Stated goal: Return the records exactly as they are.

Data to use:
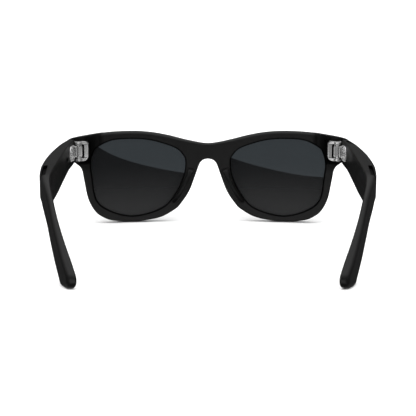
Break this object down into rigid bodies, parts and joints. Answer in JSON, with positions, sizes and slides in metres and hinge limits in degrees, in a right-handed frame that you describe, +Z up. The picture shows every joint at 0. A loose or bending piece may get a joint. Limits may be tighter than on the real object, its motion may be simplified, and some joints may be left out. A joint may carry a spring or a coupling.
{
  "type": "smart glasses",
  "caption": "Folding glasses with dark lenses, a camera and light in the end pieces, speakers in the temples, metal hinges, a capture button and a power switch.",
  "frame": {"origin": "middle of the whole open object's box, at the height of the surface that it stands on", "axes": "+X the wearer's right, +Y the way the wearer looks, +Z up"},
  "size_m": [0.1536, 0.1476, 0.0482],
  "materials": {
    "frame_nylon": "satin black moulded nylon, fine grain",
    "nose_pad": "satin black",
    "lens": "dark polished lens",
    "window_black": "gloss black window",
    "hinge_steel": "satin steel",
    "pin_steel": "bright steel",
    "core_wire": "plain steel",
    "board": "green solder mask",
    "flex": "amber film",
    "can_metal": "bare metal can",
    "contact_gold": "gold plated",
    "light_pipe": "smoked clear",
    "barrel_black": "black anodised",
    "chip_black": "black epoxy",
    "cell_wrap": "foil pouch",
    "speaker_black": "black moulded box",
    "gasket_foam": "black foam",
    "slot_mesh": "fine black mesh",
    "control_black": "satin black"
  },
  "bodies": {
    "front": {"front_frame": "frame_nylon", "left_lens": "lens", "right_lens": "lens", "left_nose_pad": "nose_pad", "right_nose_pad": "nose_pad", "camera_window": "window_black", "camera_barrel": "barrel_black", "camera_board": "board", "capture_led_window": "window_black", "capture_led_board": "board", "front_flex": "flex", "bridge_microphone": "can_metal", "charging_contacts": "contact_gold", "notification_light_pipe": "light_pipe", "left_hinge_bracket": "hinge_steel", "right_hinge_bracket": "hinge_steel", "left_hinge_pin": "pin_steel", "right_hinge_pin": "pin_steel"},
    "left_temple": {"left_temple_shell": "frame_nylon", "left_temple_cover": "frame_nylon", "left_temple_core": "core_wire", "left_hinge_knuckle": "hinge_steel", "left_hinge_knuckle_screw": "pin_steel", "left_speaker": "speaker_black", "left_speaker_gasket": "gasket_foam", "left_top_speaker_mesh": "slot_mesh", "left_bottom_speaker_mesh": "slot_mesh", "left_microphone": "can_metal", "left_flex": "flex", "battery": "cell_wrap", "battery_board": "board", "power_switch_housing": "control_black"},
    "right_temple": {"right_temple_shell": "frame_nylon", "right_temple_cover": "frame_nylon", "right_temple_core": "core_wire", "right_hinge_knuckle": "hinge_steel", "right_hinge_knuckle_screw": "pin_steel", "right_speaker": "speaker_black", "right_speaker_gasket": "gasket_foam", "right_top_speaker_mesh": "slot_mesh", "right_bottom_speaker_mesh": "slot_mesh", "right_microphone": "can_metal", "right_flex": "flex", "main_board": "board", "processor_shield": "can_metal", "memory_chip": "chip_black", "touchpad_sensor": "flex", "antenna_flex": "flex", "capture_button_switch": "can_metal"},
    "power_switch": {"power_switch_slider": "control_black"},
    "shutter_button": {"capture_button": "control_black"}
  },
  "joints": [
    {"name": "left_temple_fold", "type": "hinge", "parent": "front", "child": "left_temple", "pos_m": [-0.0664, 0.05433, 0.0393], "axis": [0, 0, 1], "range_deg": [0, 86]},
    {"name": "right_temple_fold", "type": "hinge", "parent": "front", "child": "right_temple", "pos_m": [0.0664, 0.05433, 0.0393], "axis": [0, 0, -1], "range_deg": [0, 77]},
    {"name": "power_switch_slide", "type": "slide", "parent": "left_temple", "child": "power_switch", "axis": [0, -1, 0], "range_m": [0, 0.0016]},
    {"name": "capture_button_press", "type": "slide", "parent": "right_temple", "child": "shutter_button", "axis": [0, 0, -1], "range_m": [0, 0.0004], "stiffness_N_per_m": 600, "springref_m": -0.0004}
  ]
}
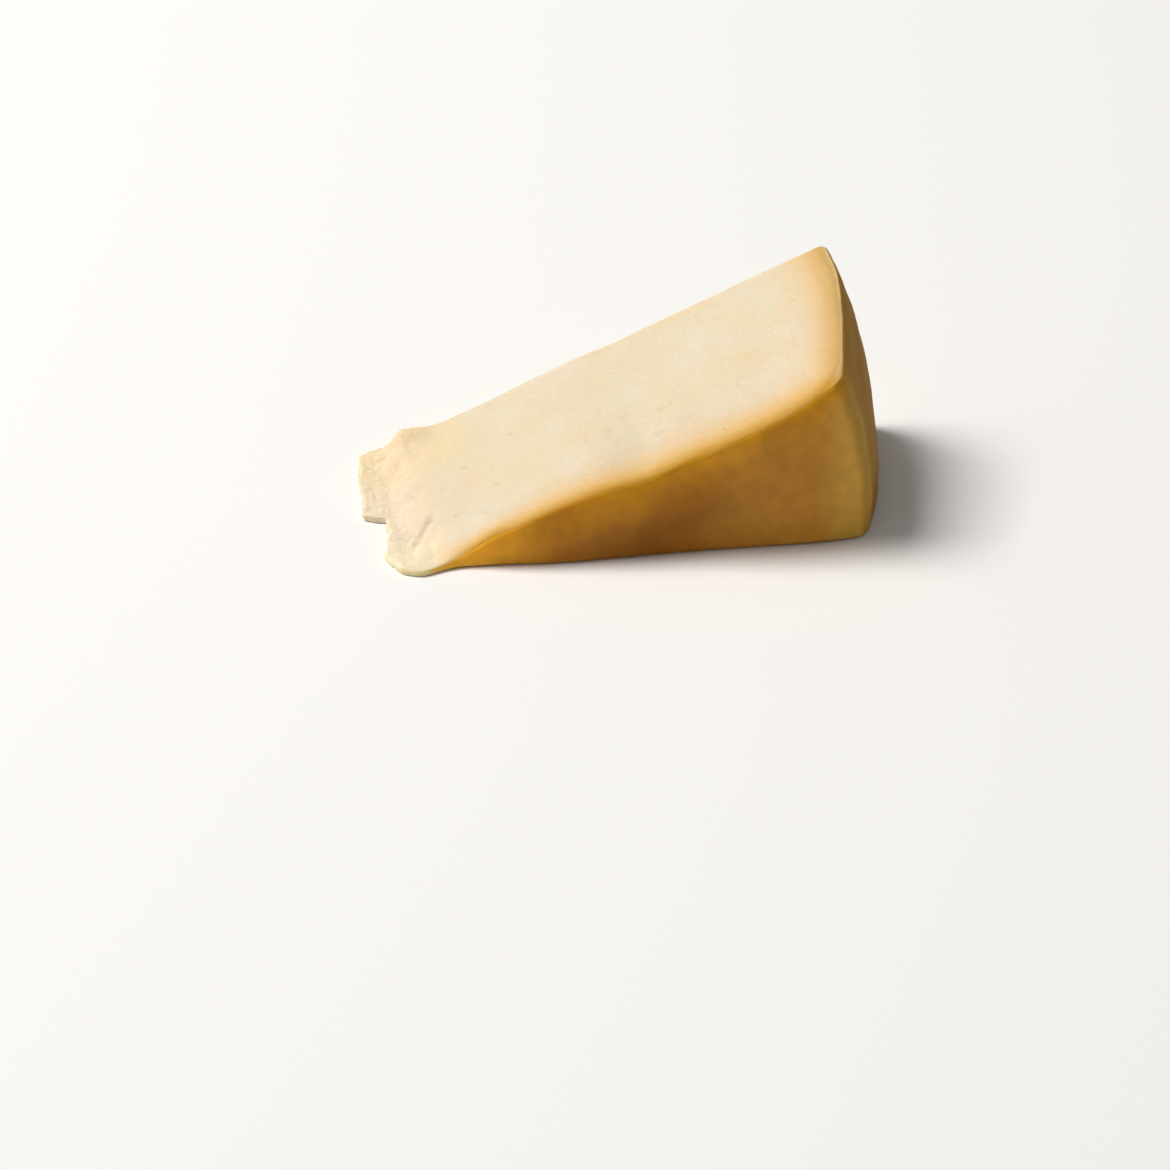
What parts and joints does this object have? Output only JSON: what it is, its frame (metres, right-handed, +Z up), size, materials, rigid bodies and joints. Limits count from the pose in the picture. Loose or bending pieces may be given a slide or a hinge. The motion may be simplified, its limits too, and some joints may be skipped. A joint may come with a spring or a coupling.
{
  "type": "parmesan",
  "caption": "Wedge of hard aged cheese with a brown rind along its front face and curved rim and a crumbled tip, lying on one cut face.",
  "frame": {"origin": "on the lower cut face, under the middle of the wedge's bounding box", "axes": "+X from the crumbled tip to the curved rind rim, +Y from the front rind face to the cut at the back, +Z up from the lower cut face"},
  "size_m": [0.2308, 0.1074, 0.091],
  "materials": {
    "cheese": "matte"
  },
  "bodies": {
    "root": {"cheese_wedge": "cheese"}
  },
  "joints": []
}
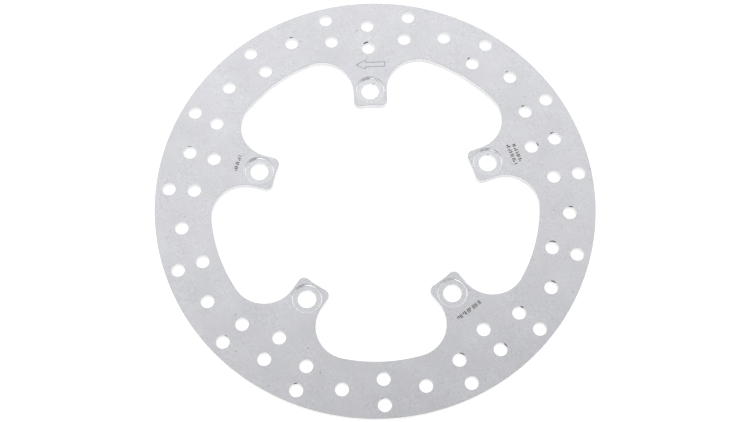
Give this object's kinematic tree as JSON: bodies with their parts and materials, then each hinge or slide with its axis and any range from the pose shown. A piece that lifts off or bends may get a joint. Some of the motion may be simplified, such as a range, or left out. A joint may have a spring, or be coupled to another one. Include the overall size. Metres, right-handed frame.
{
  "type": "brake disc",
  "caption": "Flat one-piece motorcycle brake disc: a drilled friction ring with inward lugs, each with a counterbored hole for the bolt to the wheel hub.",
  "frame": {"origin": "centre of the disc, in the plane of the face that bolts against the wheel hub", "axes": "+Z along the wheel's axle, out through the counterbored face that takes the bolt heads; +Y along one lug; +X completes a right-handed set"},
  "size_m": [0.265, 0.265, 0.005],
  "materials": {
    "ground_steel": "stainless steel, satin ground flat on both faces, with bright cut walls in the windows and holes"
  },
  "bodies": {
    "root": {"brake_disc": "ground_steel"}
  },
  "joints": []
}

Final answer:
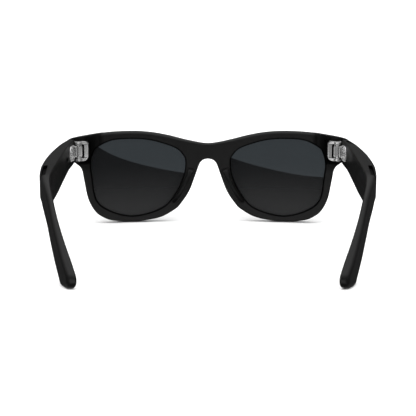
Break this object down into rigid bodies, parts and joints. Answer in JSON, with positions, sizes and slides in metres and hinge limits in degrees, in a right-handed frame that you describe, +Z up. The picture shows every joint at 0. A loose or bending piece may get a joint. Limits may be tighter than on the real object, its motion may be simplified, and some joints may be left out. A joint may carry a spring or a coupling.
{
  "type": "smart glasses",
  "caption": "Folding glasses with dark lenses, a camera and light in the end pieces, speakers in the temples, metal hinges, a capture button and a power switch.",
  "frame": {"origin": "middle of the whole open object's box, at the height of the surface that it stands on", "axes": "+X the wearer's right, +Y the way the wearer looks, +Z up"},
  "size_m": [0.1536, 0.1476, 0.0482],
  "materials": {
    "frame_nylon": "satin black moulded nylon, fine grain",
    "nose_pad": "satin black",
    "lens": "dark polished lens",
    "window_black": "gloss black window",
    "hinge_steel": "satin steel",
    "pin_steel": "bright steel",
    "core_wire": "plain steel",
    "board": "green solder mask",
    "flex": "amber film",
    "can_metal": "bare metal can",
    "contact_gold": "gold plated",
    "light_pipe": "smoked clear",
    "barrel_black": "black anodised",
    "chip_black": "black epoxy",
    "cell_wrap": "foil pouch",
    "speaker_black": "black moulded box",
    "gasket_foam": "black foam",
    "slot_mesh": "fine black mesh",
    "control_black": "satin black"
  },
  "bodies": {
    "front": {"front_frame": "frame_nylon", "left_lens": "lens", "right_lens": "lens", "left_nose_pad": "nose_pad", "right_nose_pad": "nose_pad", "camera_window": "window_black", "camera_barrel": "barrel_black", "camera_board": "board", "capture_led_window": "window_black", "capture_led_board": "board", "front_flex": "flex", "bridge_microphone": "can_metal", "charging_contacts": "contact_gold", "notification_light_pipe": "light_pipe", "left_hinge_bracket": "hinge_steel", "right_hinge_bracket": "hinge_steel", "left_hinge_pin": "pin_steel", "right_hinge_pin": "pin_steel"},
    "left_temple": {"left_temple_shell": "frame_nylon", "left_temple_cover": "frame_nylon", "left_temple_core": "core_wire", "left_hinge_knuckle": "hinge_steel", "left_hinge_knuckle_screw": "pin_steel", "left_speaker": "speaker_black", "left_speaker_gasket": "gasket_foam", "left_top_speaker_mesh": "slot_mesh", "left_bottom_speaker_mesh": "slot_mesh", "left_microphone": "can_metal", "left_flex": "flex", "battery": "cell_wrap", "battery_board": "board", "power_switch_housing": "control_black"},
    "right_temple": {"right_temple_shell": "frame_nylon", "right_temple_cover": "frame_nylon", "right_temple_core": "core_wire", "right_hinge_knuckle": "hinge_steel", "right_hinge_knuckle_screw": "pin_steel", "right_speaker": "speaker_black", "right_speaker_gasket": "gasket_foam", "right_top_speaker_mesh": "slot_mesh", "right_bottom_speaker_mesh": "slot_mesh", "right_microphone": "can_metal", "right_flex": "flex", "main_board": "board", "processor_shield": "can_metal", "memory_chip": "chip_black", "touchpad_sensor": "flex", "antenna_flex": "flex", "capture_button_switch": "can_metal"},
    "power_switch": {"power_switch_slider": "control_black"},
    "shutter_button": {"capture_button": "control_black"}
  },
  "joints": [
    {"name": "left_temple_fold", "type": "hinge", "parent": "front", "child": "left_temple", "pos_m": [-0.0664, 0.05433, 0.0393], "axis": [0, 0, 1], "range_deg": [0, 86]},
    {"name": "right_temple_fold", "type": "hinge", "parent": "front", "child": "right_temple", "pos_m": [0.0664, 0.05433, 0.0393], "axis": [0, 0, -1], "range_deg": [0, 77]},
    {"name": "power_switch_slide", "type": "slide", "parent": "left_temple", "child": "power_switch", "axis": [0, -1, 0], "range_m": [0, 0.0016]},
    {"name": "capture_button_press", "type": "slide", "parent": "right_temple", "child": "shutter_button", "axis": [0, 0, -1], "range_m": [0, 0.0004], "stiffness_N_per_m": 600, "springref_m": -0.0004}
  ]
}
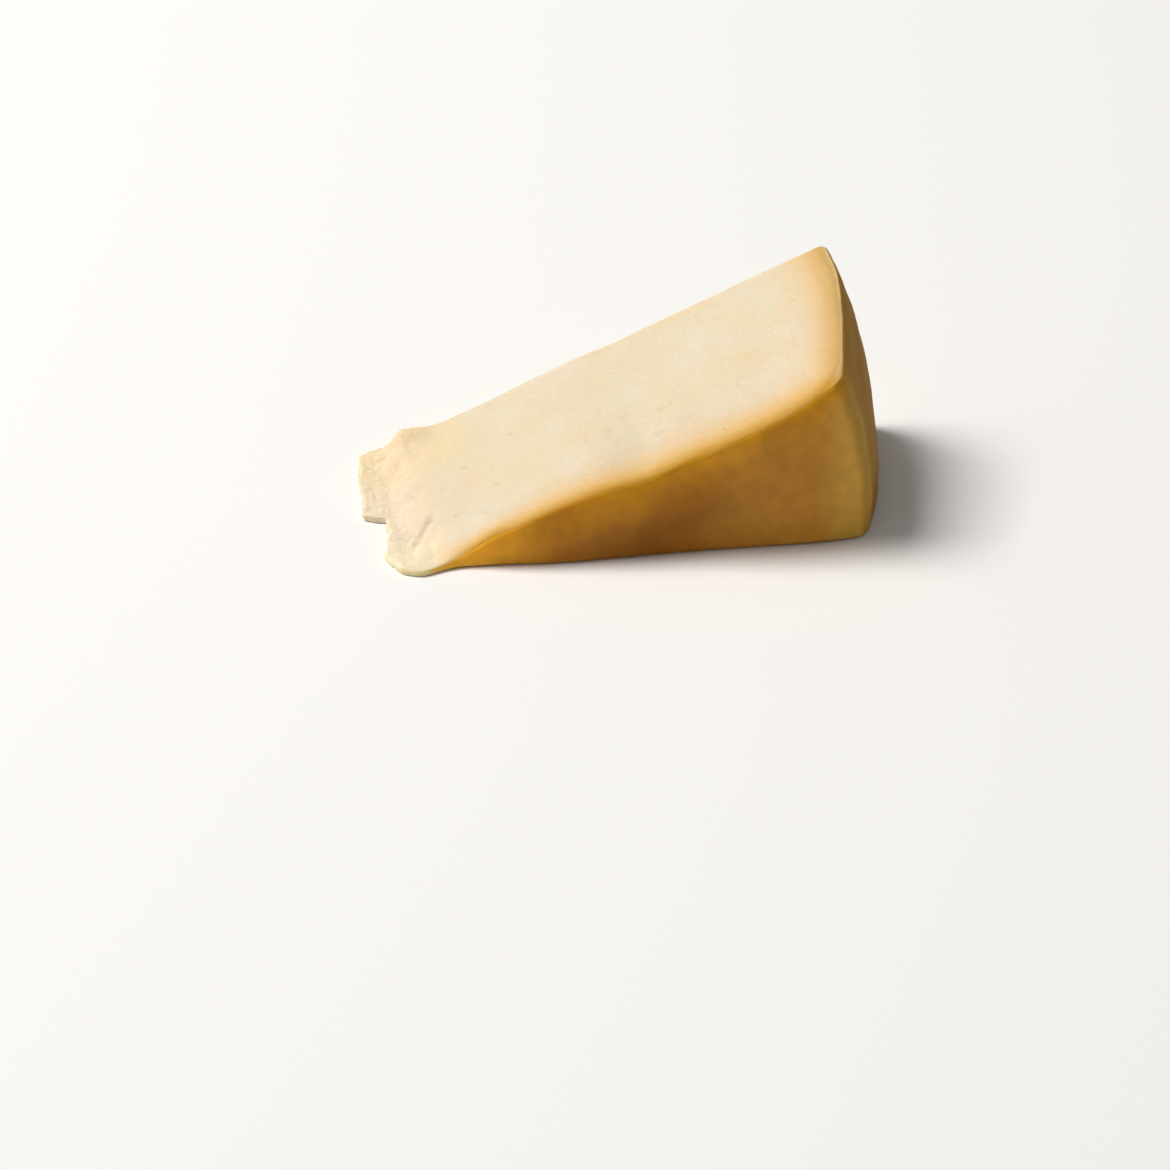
What parts and joints does this object have? Output only JSON: what it is, its frame (metres, right-handed, +Z up), size, materials, rigid bodies and joints. Limits count from the pose in the picture. Loose or bending pieces may be given a slide or a hinge. The motion may be simplified, its limits too, and some joints may be skipped. A joint may come with a spring or a coupling.
{
  "type": "parmesan",
  "caption": "Wedge of hard aged cheese with a brown rind along its front face and curved rim and a crumbled tip, lying on one cut face.",
  "frame": {"origin": "on the lower cut face, under the middle of the wedge's bounding box", "axes": "+X from the crumbled tip to the curved rind rim, +Y from the front rind face to the cut at the back, +Z up from the lower cut face"},
  "size_m": [0.2308, 0.1074, 0.091],
  "materials": {
    "cheese": "matte"
  },
  "bodies": {
    "root": {"cheese_wedge": "cheese"}
  },
  "joints": []
}
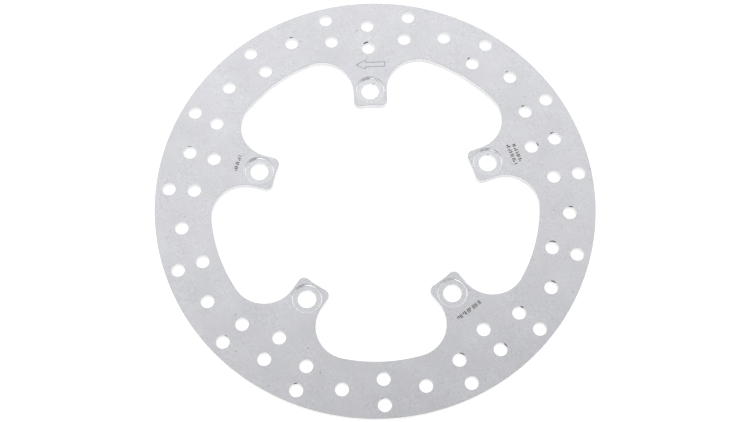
Give this object's kinematic tree as JSON: bodies with their parts and materials, then each hinge or slide with its axis and any range from the pose shown. A piece that lifts off or bends may get a joint. Some of the motion may be simplified, such as a range, or left out. A joint may have a spring, or be coupled to another one. Include the overall size. Metres, right-handed frame.
{
  "type": "brake disc",
  "caption": "Flat one-piece motorcycle brake disc: a drilled friction ring with inward lugs, each with a counterbored hole for the bolt to the wheel hub.",
  "frame": {"origin": "centre of the disc, in the plane of the face that bolts against the wheel hub", "axes": "+Z along the wheel's axle, out through the counterbored face that takes the bolt heads; +Y along one lug; +X completes a right-handed set"},
  "size_m": [0.265, 0.265, 0.005],
  "materials": {
    "ground_steel": "stainless steel, satin ground flat on both faces, with bright cut walls in the windows and holes"
  },
  "bodies": {
    "root": {"brake_disc": "ground_steel"}
  },
  "joints": []
}